The controls and the landscape work together to make a game that plays well and looks revolutionary.

Horizon is the biggest game to be made thus far by developer Guerilla Games, and when the idea of the game was being pitched back in 2011, director Mathijs de Jonge described Horizon as being the “most risky” of all the ideas the company had thus far. Apparently, being risky paid off.

As far as critics are concerned, the game has high marks all across the board, with Metacritic giving it 88 percent, Gamespot giving it a 9 out of 10 and IGN giving it a 9.3 out of 10. At the 2016 Game Awards, Horizon was a nominee for the most anticipated game.

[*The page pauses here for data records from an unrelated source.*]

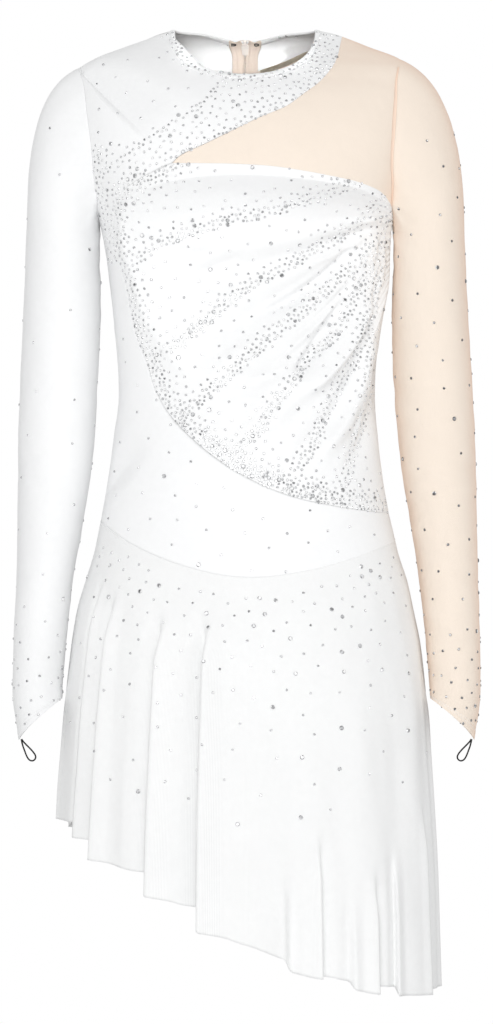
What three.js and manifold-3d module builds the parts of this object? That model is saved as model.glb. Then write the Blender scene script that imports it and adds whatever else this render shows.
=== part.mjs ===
// Figure skating dress, filled out as when it is worn. Millimetres, +Z up, front towards -Y.
// The wearer's right arm is at -X (white sleeve), the left at +X (net sleeve).
// The origin is midway between the two neck points, where the shoulders carry the dress.
import * as THREE from 'three';
import * as BufferGeometryUtils from 'three/addons/utils/BufferGeometryUtils.js';
import Module from 'manifold-3d';

const wasm = await Module();
wasm.setup();

// ---- driving sizes ---------------------------------------------------------------
const CLOTH = 1.2;              // wall of the stretch cloth and the net
const DRAPE_CLOTH = 1.6;        // wall of the gathered panel
const SKIRT_CLOTH = 1;          // wall of the soft skirt mesh
const BINDING = 2;              // wall of the folded neck binding
const SEAM_GAP = 0.34;          // between two pieces at a seam
const WAIST_SEAM_GAP = 0.6;     // between the bodice and the skirt
const LAYER_GAP = 0.4;          // between two layers that lie on each other
const ZIP_HALF_GAP = 1.4;       // from the centre back to each back edge
const SECTION_POWER = 2.3;      // superellipse of the body sections
const PUFF = 1.5;               // how far the gathered panel stands up from its seams
const FINGER_LOOP = 1.6;        // diameter of the elastic finger loops

// Body sections: height, centre shift, half width, and depth to the front and to the back.
const BODY = table(['z', 'shift', 'half', 'front', 'back'], [
  [0, 0, 70, 4, 38],
  [-4, 2, 87, 8, 44],
  [-10, 3, 103, 14, 50],
  [-18, 2, 124, 24, 55],
  [-28, 2, 150, 36, 61],
  [-40, 1, 168, 51, 68],
  [-55, 0, 172, 66, 75],
  [-76, 0, 172, 83, 83],
  [-110, 0, 169, 98, 91],
  [-150, 0, 160, 106, 96],
  [-190, 1, 147, 109, 96],
  [-220, 2.5, 142, 107, 92],
  [-255, 4, 139, 101, 86],
  [-290, 3, 134, 94, 80],
  [-330, 2, 129.5, 88, 74],
  [-370, 2, 128, 85, 72],
  [-400, 1, 131, 87, 78],
  [-440, 0.5, 136, 91, 89],
  [-480, 0.5, 142.5, 95, 99],
  [-515, 1, 150, 99, 106],
  [-560, 1, 158, 104, 110],
  [-600, 1, 165, 108, 113],
]);

// Skirt sections, below the seam.
const SKIRT = table(['z', 'shift', 'half', 'front', 'back'], [
  [-490, 1, 145, 96, 100],
  [-520, 2, 152, 101, 107],
  [-550, 1.5, 160.5, 107, 113],
  [-580, 0.5, 168, 113, 119],
  [-615, 1, 174.5, 120, 126],
  [-677, 1, 181, 130, 135],
  [-722, 0.5, 184, 136, 141],
  [-766, 0.5, 187, 141, 145],
  [-848, 1, 191, 148, 150],
  [-952, 1, 194, 154, 155],
]);

// Seam lines of the front, as x and z on the body.
const SASH_EDGE = [[93, -26], [87, -41], [74, -58], [57, -72], [40, -85], [15, -96], [-5, -106],
  [-37, -122], [-61, -133], [-71, -141.5]];
const DRAPE_TOP = [[-71, -141.5], [-38, -142], [-5, -143], [27, -145], [60, -149.6], [92, -155],
  [112, -159], [134, -167], [145.5, -179]];
const DRAPE_EDGE = [[-71, -141.5], [-107, -158], [-124, -172], [-129, -190], [-128, -210], [-124, -233],
  [-117, -261], [-112, -287], [-107, -308], [-96, -337], [-88, -362], [-72, -389], [-44, -417],
  [-14, -439], [18, -456], [51, -468], [94, -477], [124, -481], [143, -483]];
const DRAPE_FOOT = -484;         // where the drape's far edge ends on the side seam
const DRAPE_STRETCHES = [-182, -389];   // heights where that edge turns towards the side and the waist
const GATHERED_TO = -262;       // the side seam is gathered from the underarm down to here
const ARMHOLE_FRONT_RIGHT = [[-165, -37], [-161, -56], [-157.5, -80], [-152, -123], [-146, -172],
  [-144.7, -196]];
const ARMHOLE_FRONT_LEFT = [[155, -29.6], [152.5, -44], [150.5, -68], [148, -108], [146, -141], [145.5, -179],
  [147.2, -196]];
const ARMHOLE_BACK_RIGHT = [[-165, -37], [-158, -56], [-153, -85], [-149, -125], [-146, -170], [-144.7, -196]];
const ARMHOLE_BACK_LEFT = [[155, -29.6], [151, -48], [148, -78], [146, -120], [146, -170], [147.2, -196]];
const WAIST_SEAM_FRONT = table(['angle', 'z'], [
  [-90, -490], [-67, -498.5], [-48, -512.5], [-19, -536], [0, -546], [18, -540.5], [35, -531], [57, -518.5],
  [90, -508],
]);
const WAIST_SEAM_BACK = table(['angle', 'z'], [
  [-90, -490], [-65, -501], [-40, -516], [-20, -527], [0, -531], [20, -529], [40, -522], [65, -514], [90, -508],
]);
const BAND_SEAM_BACK = [[0, -36], [13, -34], [38, -26], [64, -15.5], [84, -12]];
const NET_EDGE_BACK = [[0, -212], [40, -211], [80, -206], [118, -200], [140, -197], [147.2, -196]];

// Neck opening: half width, drop in front and behind, and the height of its binding.
const NECK = { half: 70, drop: 50.5, power: 2.2, backDrop: 6, backReach: 50, binding: 5.3 };
const BAND_AT_SHOULDER = 97;    // x where the white neck band ends on the shoulder

// Gathers of the front panel: from the armpit end (x, z) to the far end, how far the fold bows
// sideways, how high it stands (or how deep it lies, if negative) and its half width.
const GATHERS = table(['x0', 'z0', 'x1', 'z1', 'bow', 'rise', 'spread'], [
  [130, -188, -88, -216, -16, 2.2, 9],
  [126, -196, -84, -246, -14, -2.2, 8],
  [127, -200, -80, -285, -12, 2.6, 10],
  [122, -208, -70, -322, -10, -2.4, 8],
  [128, -206, -52, -352, -12, 3.2, 9],
  [104, -218, 0, -291, -12, -3.4, 6],
  [128, -212, -30, -384, -16, 3.2, 9],
  [102, -258, 6, -350, -10, -3.6, 6],
  [130, -218, -2, -416, -22, 3.4, 9],
  [92, -282, 46, -352, -3, -4.2, 6],
  [120, -268, 54, -374, -9, 5, 7],
  [122, -290, 40, -434, -16, -3, 8],
  [123, -304, 68, -436, -14, 5, 7],
  [127, -322, 98, -452, -8, -2.6, 8],
]);

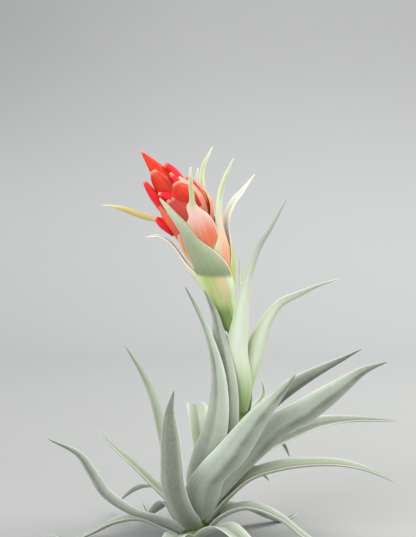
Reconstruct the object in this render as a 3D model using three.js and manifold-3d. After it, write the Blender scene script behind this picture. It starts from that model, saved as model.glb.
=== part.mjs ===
// A flowering air plant, picked whole and standing by itself. A leaning stem carries channelled silvery
// leaves all the way round, then a stalk with clasping bracts, and at the top a head of pink bracts with
// orange bracts and red flowers inside it. It stands on the foot of its stem and on its lowest leaves.
// Millimetres, +Z up. The origin is the middle of the stem's flat foot, on the surface the plant stands on.
import * as THREE from "three";
import { mergeVertices } from "three/addons/utils/BufferGeometryUtils.js";
import Module from "manifold-3d";

const wasm = await Module();
wasm.setup();

// Driving dimensions

// The middle of the stem, from its foot up through the stalk to the end of the head's axis.
const STEM_LINE = [
  [0, 0, 0], [2, 0, 10], [6.5, 0, 21], [10.5, 0, 31.5], [15, 0, 41.5], [19, 0, 51.5], [22, 0, 62],
  [24, 0, 73], [23.6, 0, 83.5], [21.3, 0, 93.5], [17.8, 0, 103], [14.6, 0, 111.5], [11.5, -0.5, 121],
  [7.5, -1, 132], [3.5, -2, 142.5], [-1.5, -3, 153], [-6.5, -4, 161.5], [-13.4, -5, 170.5], [-21.7, -6, 180],
];
const STEM_TOP = 160; // height where the solid stem ends, inside the head
const STEM_RADII = [5.2, 5.4, 5.2, 4.6, 3.9, 3.2, 2.8, 2.6, 2.7, 2.8, 2.5, 2, 1];
const STEM_SIDES = 12;
const STEM_RINGS = 20;
const GAP = 0.3; // clear space between pieces that touch on the plant
const RIM = 0.6; // thickness of a blade at its margins
const HEAD_TIP = 181; // height of the head's highest bract above the surface

// Forms: half-width as a share of the piece's own, thickness in mm and half-angle of the channel in
// degrees, each evenly spaced from the seat to the tip. The keel is how sharply the channel is folded.
const LEAF = {
  steps: 10, keel: 0.3,
  wide: [1.1, 1.15, 1.07, 1, 0.95, 0.87, 0.76, 0.62, 0.44, 0.24, 0.07],
  thick: [1.1, 1.3, 1.5, 1.5, 1.4, 1.3, 1.2, 1.1, 1, 0.8, 0.6],
  cup: [66, 58, 50, 46, 46, 46, 46, 46, 46, 46, 46],
};
const BLUNT_LEAF = {
  ...LEAF,
  wide: [1.1, 1.15, 1.07, 1, 0.98, 0.95, 0.9, 0.8, 0.64, 0.33, 0.07],
};
const SLENDER_LEAF = {
  ...LEAF,
  wide: [1.1, 1.15, 1.07, 1, 0.9, 0.74, 0.55, 0.38, 0.25, 0.14, 0.07],
};
const LOW_LEAF = {
  steps: 10, keel: 0.5,
  wide: [0.75, 0.9, 1, 1, 0.95, 0.87, 0.76, 0.62, 0.44, 0.24, 0.07],
  thick: [1.1, 1.3, 1.5, 1.5, 1.4, 1.3, 1.2, 1.1, 1, 0.8, 0.6],
  cup: [40, 42, 44, 44, 42, 40, 38, 36, 36, 36, 36],
};
const STALK_BRACT = {
  steps: 10, keel: 0.2,
  wide: [0.8, 0.95, 1.02, 0.98, 0.67, 0.46, 0.37, 0.28, 0.17, 0.08],
  thick: [0.9, 1, 1, 1, 0.95, 0.9, 0.85, 0.8, 0.7, 0.6],
  cup: [56, 58, 60, 56, 50, 46, 42, 40, 40, 40],
};
const HEAD_SHEATH = {
  steps: 10, keel: 0,
  wide: [0.42, 0.6, 0.76, 0.88, 0.88, 0.7, 0.47, 0.32, 0.24, 0.17, 0.06],
  thick: [0.9, 1, 1, 1, 1, 1, 0.9, 0.9, 0.8, 0.8, 0.6],
  cup: [66, 66, 60, 56, 52, 50, 46, 44, 42, 40, 40],
};
const HEAD_BRACT = {
  steps: 10, keel: 0.1,
  wide: [0.5, 0.78, 0.98, 1.04, 0.92, 0.62, 0.34, 0.24, 0.19, 0.14, 0.06],
  thick: [0.9, 1, 1, 1, 1, 0.9, 0.8, 0.8, 0.75, 0.7, 0.6],
  cup: [54, 48, 44, 42, 40, 40, 38, 36, 36, 36, 36],
};
const SHORT_BODY = {
  ...HEAD_BRACT,
  wide: [0.5, 0.8, 1, 1.02, 0.78, 0.42, 0.28, 0.25, 0.23, 0.17, 0.06],
};
const BULB_BODY = {
  ...HEAD_BRACT,
  wide: [0.5, 0.78, 0.98, 1.06, 1.08, 1, 0.74, 0.2, 0.13, 0.11, 0.06],
};
const BROAD_TAIL = {
  ...HEAD_BRACT,
  wide: [0.5, 0.8, 1, 0.95, 0.7, 0.45, 0.36, 0.33, 0.27, 0.17, 0.06],
};
const FLOWER_BRACT = {
  steps: 7, keel: 0.1,
  wide: [0.45, 0.8, 1, 1.03, 0.92, 0.68, 0.36, 0.08],
  thick: [0.9, 1, 1, 0.95, 0.9, 0.85, 0.75, 0.6],
  cup: [45, 44, 42, 42, 42, 44, 46, 46],
};
const BLUNT_BRACT = {
  ...FLOWER_BRACT,
  wide: [0.45, 0.8, 1, 1.03, 1, 0.95, 0.8, 0.3],
};
const FLOWER = { steps: 6, sides: 9, radius: [0.8, 1.2, 1.6, 1.95, 2.05, 1.7, 0.7], lobes: 0.16 };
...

In top UK sales, Horizon has passed The Legend of Zelda: Breath of the Wild to the top of the charts, with only two extra days of sales to climb to the number one spot. Breath of the Wild, which was a release title for the Nintendo Switch that came out last Friday, was also a highly anticipated game with the weight of a long-running series and new console to encourage sales. Yet, Horizon prevailed as the most successful title.

As a female, a huge part of this game’s appeal to me was the fact that the main protagonist was also female. Playing as Aloy isn’t a choice, she is the main character that the game was built around. In an industry where most single-protagonists are exclusively male, it is refreshing to see a reversal of the tired norm. Representation is a heavily debated topic in the video game industry, and having someone like Aloy in the spotlight finally lands a victory on the side of the underrepresented.

Aloy will likely go down in video game history as an iconic female powerhouse, much like Samus from Metroid, Lara Croft from Tomb Raider, Chell from Portal 2 and Ellie from The Last of Us. She can’t be removed or switched out, because she is unique.

While the premise was nothing too mind-blowing or innovative, it still managed to grab me in a way most games lately have failed to. Combined with Horizon’s beautiful scenery and progressive character choice, the game gets high marks from me. I won’t stop playing it any time soon, and if I do, it’ll be hard not to think about going back.